Municipal codes often require the installation of backwater valves in new construction sited in flood zones. Property owners outside flood zones should also consider backwater valves because sewers can back up any time, not just during extreme weather events. Building codes may also prohibit backwater valves. A plumbing professional will be able install a code-compliant system.
Once installed, you need to inspect backwater valves frequently to ensure there’s no debris in the device or cleanout port and the valve functions properly. And cast-iron backwater valves may be damaged in areas with salt water and heavy minerals in the water. Check them regularly for rust and internal corrosion.

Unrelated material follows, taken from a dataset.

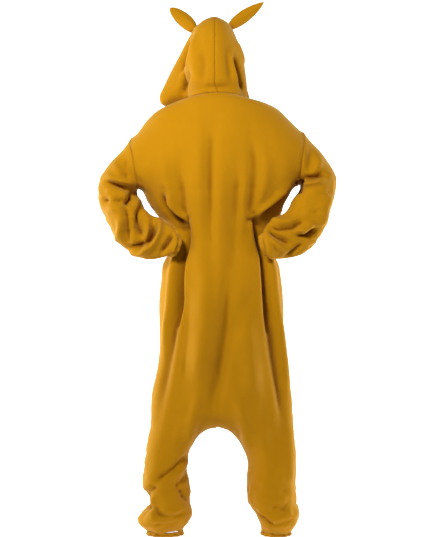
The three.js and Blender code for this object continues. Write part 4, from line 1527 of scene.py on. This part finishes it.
@dataclass(frozen=True)
class Paper:
    """Pale studio paper, which glows behind the garment and not under the camera."""

    name: str
    tone: Colour
    grain: float = 0.985
    glow: float = 0.8
    glow_from: float = -0.5
    glow_to: float = 0.1

    def material(self) -> bpy.types.Material:
        """Builds the finish.

        Returns:
            The material.
        """
        graph = Graph(self.name)
        grain = graph.noise(scale=300, detail=2)
        depth = graph.node("ShaderNodeSeparateXYZ", {}, {"Vector": graph.place()}, output="Y")
        behind = {"Value": depth, "From Min": self.glow_from, "From Max": self.glow_to}
        lit = graph.node("ShaderNodeMapRange", {"interpolation_type": "SMOOTHSTEP"}, behind)
        return graph.finish(
            Base_Color=graph.blend(grain, opaque(self.tone, self.grain), opaque(self.tone)),
            Roughness=0.9 + 0.05 * grain,
            Emission_Color=graph.blend(lit, opaque(self.tone, 0), opaque(self.tone)),
            Emission_Strength=self.glow,
        )


# Dressing the pieces


@dataclass
class Dresser:
    """Gives each piece its finish and ties it to the garment, hiding the solids it stands for."""

    fleece: bpy.types.Material
    trim: bpy.types.Material
    plastic: bpy.types.Material
    thread: bpy.types.Material

    def dress(
        self, piece: bpy.types.Object, material: bpy.types.Material, slot: str | None, *nodes: str
    ) -> bpy.types.Object:
        """Finishes a piece and ties it to the garment.

        Args:
            piece: the object.
            material: its finish.
            slot: not used.
            nodes: the solids it stands for.

        Returns:
            The same object.
        """
        piece.data.materials.append(material)
        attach(piece, "root")
        if nodes:
            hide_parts(*nodes)
        return piece


@dataclass(frozen=True)
class Stitching:
    """A line of thread dashes lying on the cloth, each thin and sunk at its two ends."""

    length: float = 3.2
    gap: float = 1.6
    radius: float = 0.45
    sides: int = 5

    RINGS: ClassVar[np.ndarray] = np.array([0.0, 0.2, 0.8, 1.0])
    SWELL: ClassVar[np.ndarray] = np.array([0.35, 1.0, 1.0, 0.35])
    SINK: ClassVar[np.ndarray] = np.array([-0.7, 0.2, 0.2, -0.7])

    def dashes(self, line: np.ndarray, normals: np.ndarray) -> tuple[np.ndarray, list[Face]]:
        """Dashes along a line.

        Args:
            line: points of the line.
            normals: which way the cloth faces at each.

        Returns:
            Points and faces of all the dashes.
        """
        travelled = travel(line)
        angle = np.linspace(0, 2 * np.pi, self.sides, endpoint=False)
        points, faces = [], []
        for start in np.arange(self.gap, travelled[-1] - self.length, self.length + self.gap):
            at = start + self.RINGS * self.length
            centre = np.stack([np.interp(at, travelled, values) for values in line.T], 1)
            normal = unit(np.stack([np.interp(at, travelled, values) for values in normals.T], 1))
            across = unit(np.cross(normal, unit(centre[-1] - centre[0])))
            centre = centre + normal * (self.SINK * self.radius)[:, None]
            ring = across[:, None] * np.cos(angle)[None, :, None]
            ring = ring + normal[:, None] * np.sin(angle)[None, :, None]
            base = len(points) * len(self.RINGS) * self.sides
            last = base + (len(self.RINGS) - 1) * self.sides
            points.append((centre[:, None] + ring * (self.radius * self.SWELL)[:, None, None]).reshape(-1, 3))
            faces.extend(ring_faces(base, len(self.RINGS), self.sides))
            faces.append(tuple(base + j for j in reversed(range(self.sides))))
            faces.append(tuple(last + j for j in range(self.sides)))
        return np.concatenate(points), faces

    def sew(self, name: str, lines: list[Line]) -> bpy.types.Object:
        """Makes one object of the dashes along several lines.

        Args:
            name: the object's name.
            lines: points and normals of each line.

        Returns:
            The object.
        """
        points, faces, count = [], [], 0
        for line, normals in lines:
            found, sides = self.dashes(line, normals)
            points.append(found)
            faces.extend(tuple(i + count for i in face) for face in sides)
            count += len(found)
        return make_object(name, np.concatenate(points), faces)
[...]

Strategy #6: Sump Pumps/Internal Drainage Systems
Even with the use of dry floodproofing techniques, water may enter a building during flooding events and from general basement leakage. Sump pumps discharge water collected in a small pit that extends through the building foundation from the basement out of the building and directly into a sewer. Internal drainage systems can supplement sump pumps by helping to capture wall and floor seepage. Sump pumps are powered by electricity, and backup generation or battery-operated backup may be necessary in the event of power outages during extreme storms. It’s crucial to ensure that the sump pump has a properly sealed lid. Otherwise, moisture and other pollutants such as radon can enter the building’s basement and crawl spaces, leading to potential health problems and mold growth. Maintenance may be necessary to remove sediment and debris from the sump pit to prevent clogging. Sump pumps remove water that accumulates in the low points in a building, typically the basement. They’re an effective and affordable way to reduce costly flood damages.
Sump pumps can handle moderate flooding but not catastrophic flooding such as a coastal storm surge. Power supplies for sump pumps should be rated for submersion, and wiring should extend up from this equipment rather than along the floor. Locate controls for the system need to be above the DFE. And pumps should be connected to an emergency backup generator to maintain power during outages.